Short problem
The entries need to be copied exactly.
-- Start of Materials provided --
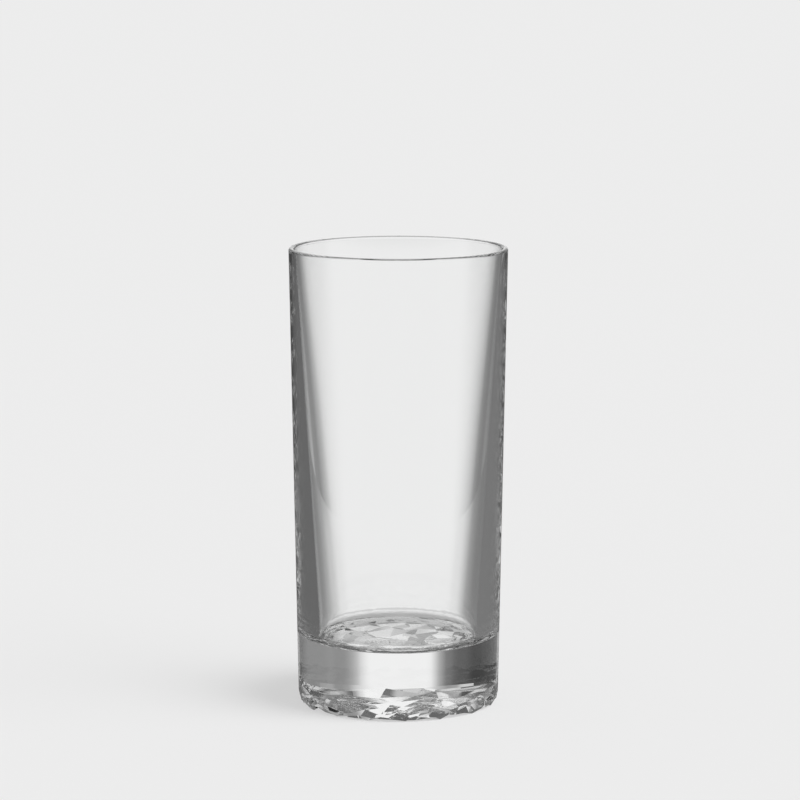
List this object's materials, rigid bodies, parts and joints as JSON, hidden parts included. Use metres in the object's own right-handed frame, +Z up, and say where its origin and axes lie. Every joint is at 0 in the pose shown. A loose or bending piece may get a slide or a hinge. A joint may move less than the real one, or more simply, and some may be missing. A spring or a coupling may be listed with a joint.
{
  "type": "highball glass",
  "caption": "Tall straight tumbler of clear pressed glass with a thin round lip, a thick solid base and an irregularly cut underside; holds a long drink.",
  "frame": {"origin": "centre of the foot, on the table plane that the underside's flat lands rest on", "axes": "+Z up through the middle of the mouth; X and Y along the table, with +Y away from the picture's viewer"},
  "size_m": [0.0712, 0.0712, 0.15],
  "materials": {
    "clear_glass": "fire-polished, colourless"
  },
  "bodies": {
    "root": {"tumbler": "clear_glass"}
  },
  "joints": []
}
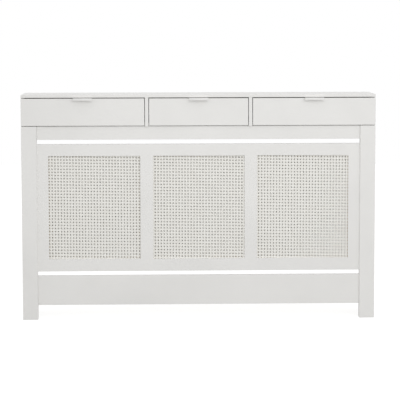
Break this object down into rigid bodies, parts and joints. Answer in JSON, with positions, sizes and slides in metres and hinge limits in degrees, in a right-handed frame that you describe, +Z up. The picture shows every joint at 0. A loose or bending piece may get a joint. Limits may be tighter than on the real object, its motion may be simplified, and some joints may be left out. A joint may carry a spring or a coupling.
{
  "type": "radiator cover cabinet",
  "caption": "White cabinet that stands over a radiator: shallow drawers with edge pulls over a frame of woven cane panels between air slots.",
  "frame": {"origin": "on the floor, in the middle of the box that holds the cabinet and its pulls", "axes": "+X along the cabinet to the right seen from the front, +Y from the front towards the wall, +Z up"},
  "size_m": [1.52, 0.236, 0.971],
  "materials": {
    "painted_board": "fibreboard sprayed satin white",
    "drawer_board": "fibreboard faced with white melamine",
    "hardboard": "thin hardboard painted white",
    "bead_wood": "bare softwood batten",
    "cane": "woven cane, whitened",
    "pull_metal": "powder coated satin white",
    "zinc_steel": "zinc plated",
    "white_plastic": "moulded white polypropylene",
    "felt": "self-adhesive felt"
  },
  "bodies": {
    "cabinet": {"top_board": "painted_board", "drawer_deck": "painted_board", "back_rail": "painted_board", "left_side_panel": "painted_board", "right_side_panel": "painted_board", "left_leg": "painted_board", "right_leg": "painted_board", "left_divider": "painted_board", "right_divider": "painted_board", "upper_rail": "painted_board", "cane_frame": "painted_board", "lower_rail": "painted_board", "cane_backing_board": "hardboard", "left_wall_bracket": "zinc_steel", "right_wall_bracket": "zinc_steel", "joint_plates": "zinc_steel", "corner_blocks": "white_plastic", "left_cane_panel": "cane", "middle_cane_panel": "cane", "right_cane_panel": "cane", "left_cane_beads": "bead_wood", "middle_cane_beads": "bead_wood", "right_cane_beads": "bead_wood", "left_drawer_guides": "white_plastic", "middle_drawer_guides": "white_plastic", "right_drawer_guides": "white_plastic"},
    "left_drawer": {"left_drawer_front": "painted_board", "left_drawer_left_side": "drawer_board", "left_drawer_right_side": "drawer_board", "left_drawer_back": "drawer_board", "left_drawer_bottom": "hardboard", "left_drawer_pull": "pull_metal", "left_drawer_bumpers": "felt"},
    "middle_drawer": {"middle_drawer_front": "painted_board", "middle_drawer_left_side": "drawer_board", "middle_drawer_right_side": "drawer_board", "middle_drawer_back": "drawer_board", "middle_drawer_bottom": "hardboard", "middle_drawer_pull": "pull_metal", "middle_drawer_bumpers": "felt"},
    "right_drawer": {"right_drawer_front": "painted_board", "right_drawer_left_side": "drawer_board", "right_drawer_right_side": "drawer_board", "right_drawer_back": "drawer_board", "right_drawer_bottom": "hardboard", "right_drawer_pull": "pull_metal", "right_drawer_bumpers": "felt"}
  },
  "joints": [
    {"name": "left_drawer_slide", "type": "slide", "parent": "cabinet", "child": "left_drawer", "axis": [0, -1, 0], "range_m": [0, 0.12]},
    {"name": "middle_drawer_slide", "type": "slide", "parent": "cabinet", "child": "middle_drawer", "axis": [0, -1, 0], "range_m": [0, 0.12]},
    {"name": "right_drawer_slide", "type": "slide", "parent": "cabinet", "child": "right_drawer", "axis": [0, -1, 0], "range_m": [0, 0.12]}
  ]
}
-- End of Materials provided --
Answer for the task
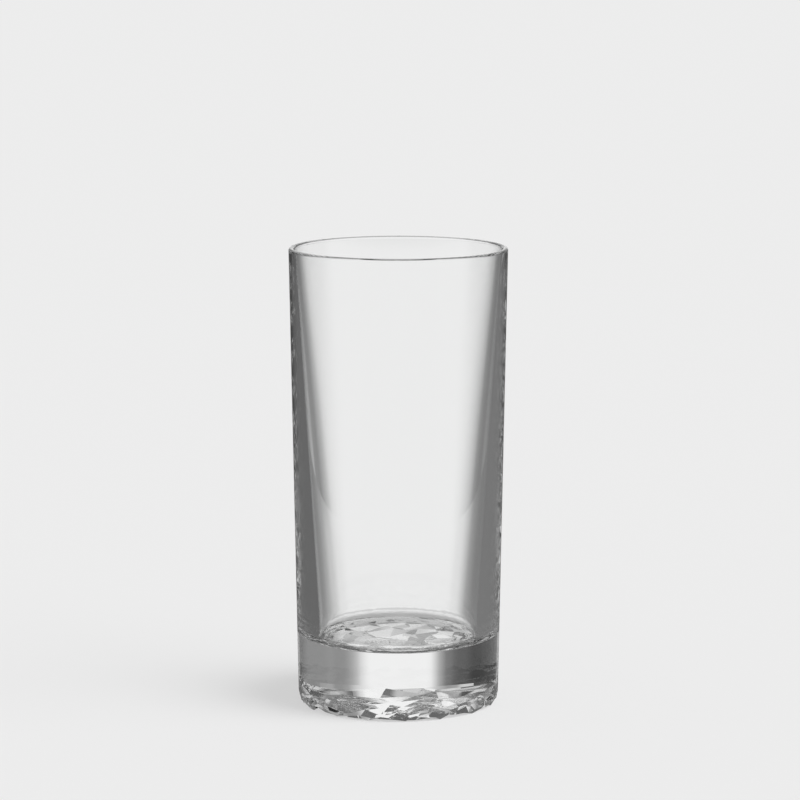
List this object's materials, rigid bodies, parts and joints as JSON, hidden parts included. Use metres in the object's own right-handed frame, +Z up, and say where its origin and axes lie. Every joint is at 0 in the pose shown. A loose or bending piece may get a slide or a hinge. A joint may move less than the real one, or more simply, and some may be missing. A spring or a coupling may be listed with a joint.
{
  "type": "highball glass",
  "caption": "Tall straight tumbler of clear pressed glass with a thin round lip, a thick solid base and an irregularly cut underside; holds a long drink.",
  "frame": {"origin": "centre of the foot, on the table plane that the underside's flat lands rest on", "axes": "+Z up through the middle of the mouth; X and Y along the table, with +Y away from the picture's viewer"},
  "size_m": [0.0712, 0.0712, 0.15],
  "materials": {
    "clear_glass": "fire-polished, colourless"
  },
  "bodies": {
    "root": {"tumbler": "clear_glass"}
  },
  "joints": []
}
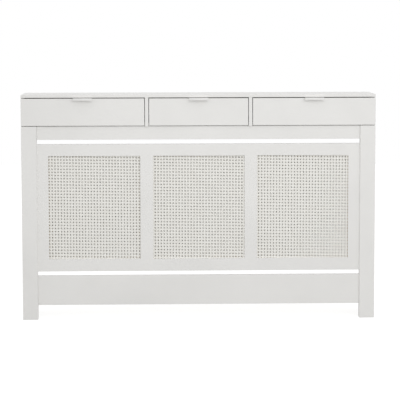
Break this object down into rigid bodies, parts and joints. Answer in JSON, with positions, sizes and slides in metres and hinge limits in degrees, in a right-handed frame that you describe, +Z up. The picture shows every joint at 0. A loose or bending piece may get a joint. Limits may be tighter than on the real object, its motion may be simplified, and some joints may be left out. A joint may carry a spring or a coupling.
{
  "type": "radiator cover cabinet",
  "caption": "White cabinet that stands over a radiator: shallow drawers with edge pulls over a frame of woven cane panels between air slots.",
  "frame": {"origin": "on the floor, in the middle of the box that holds the cabinet and its pulls", "axes": "+X along the cabinet to the right seen from the front, +Y from the front towards the wall, +Z up"},
  "size_m": [1.52, 0.236, 0.971],
  "materials": {
    "painted_board": "fibreboard sprayed satin white",
    "drawer_board": "fibreboard faced with white melamine",
    "hardboard": "thin hardboard painted white",
    "bead_wood": "bare softwood batten",
    "cane": "woven cane, whitened",
    "pull_metal": "powder coated satin white",
    "zinc_steel": "zinc plated",
    "white_plastic": "moulded white polypropylene",
    "felt": "self-adhesive felt"
  },
  "bodies": {
    "cabinet": {"top_board": "painted_board", "drawer_deck": "painted_board", "back_rail": "painted_board", "left_side_panel": "painted_board", "right_side_panel": "painted_board", "left_leg": "painted_board", "right_leg": "painted_board", "left_divider": "painted_board", "right_divider": "painted_board", "upper_rail": "painted_board", "cane_frame": "painted_board", "lower_rail": "painted_board", "cane_backing_board": "hardboard", "left_wall_bracket": "zinc_steel", "right_wall_bracket": "zinc_steel", "joint_plates": "zinc_steel", "corner_blocks": "white_plastic", "left_cane_panel": "cane", "middle_cane_panel": "cane", "right_cane_panel": "cane", "left_cane_beads": "bead_wood", "middle_cane_beads": "bead_wood", "right_cane_beads": "bead_wood", "left_drawer_guides": "white_plastic", "middle_drawer_guides": "white_plastic", "right_drawer_guides": "white_plastic"},
    "left_drawer": {"left_drawer_front": "painted_board", "left_drawer_left_side": "drawer_board", "left_drawer_right_side": "drawer_board", "left_drawer_back": "drawer_board", "left_drawer_bottom": "hardboard", "left_drawer_pull": "pull_metal", "left_drawer_bumpers": "felt"},
    "middle_drawer": {"middle_drawer_front": "painted_board", "middle_drawer_left_side": "drawer_board", "middle_drawer_right_side": "drawer_board", "middle_drawer_back": "drawer_board", "middle_drawer_bottom": "hardboard", "middle_drawer_pull": "pull_metal", "middle_drawer_bumpers": "felt"},
    "right_drawer": {"right_drawer_front": "painted_board", "right_drawer_left_side": "drawer_board", "right_drawer_right_side": "drawer_board", "right_drawer_back": "drawer_board", "right_drawer_bottom": "hardboard", "right_drawer_pull": "pull_metal", "right_drawer_bumpers": "felt"}
  },
  "joints": [
    {"name": "left_drawer_slide", "type": "slide", "parent": "cabinet", "child": "left_drawer", "axis": [0, -1, 0], "range_m": [0, 0.12]},
    {"name": "middle_drawer_slide", "type": "slide", "parent": "cabinet", "child": "middle_drawer", "axis": [0, -1, 0], "range_m": [0, 0.12]},
    {"name": "right_drawer_slide", "type": "slide", "parent": "cabinet", "child": "right_drawer", "axis": [0, -1, 0], "range_m": [0, 0.12]}
  ]
}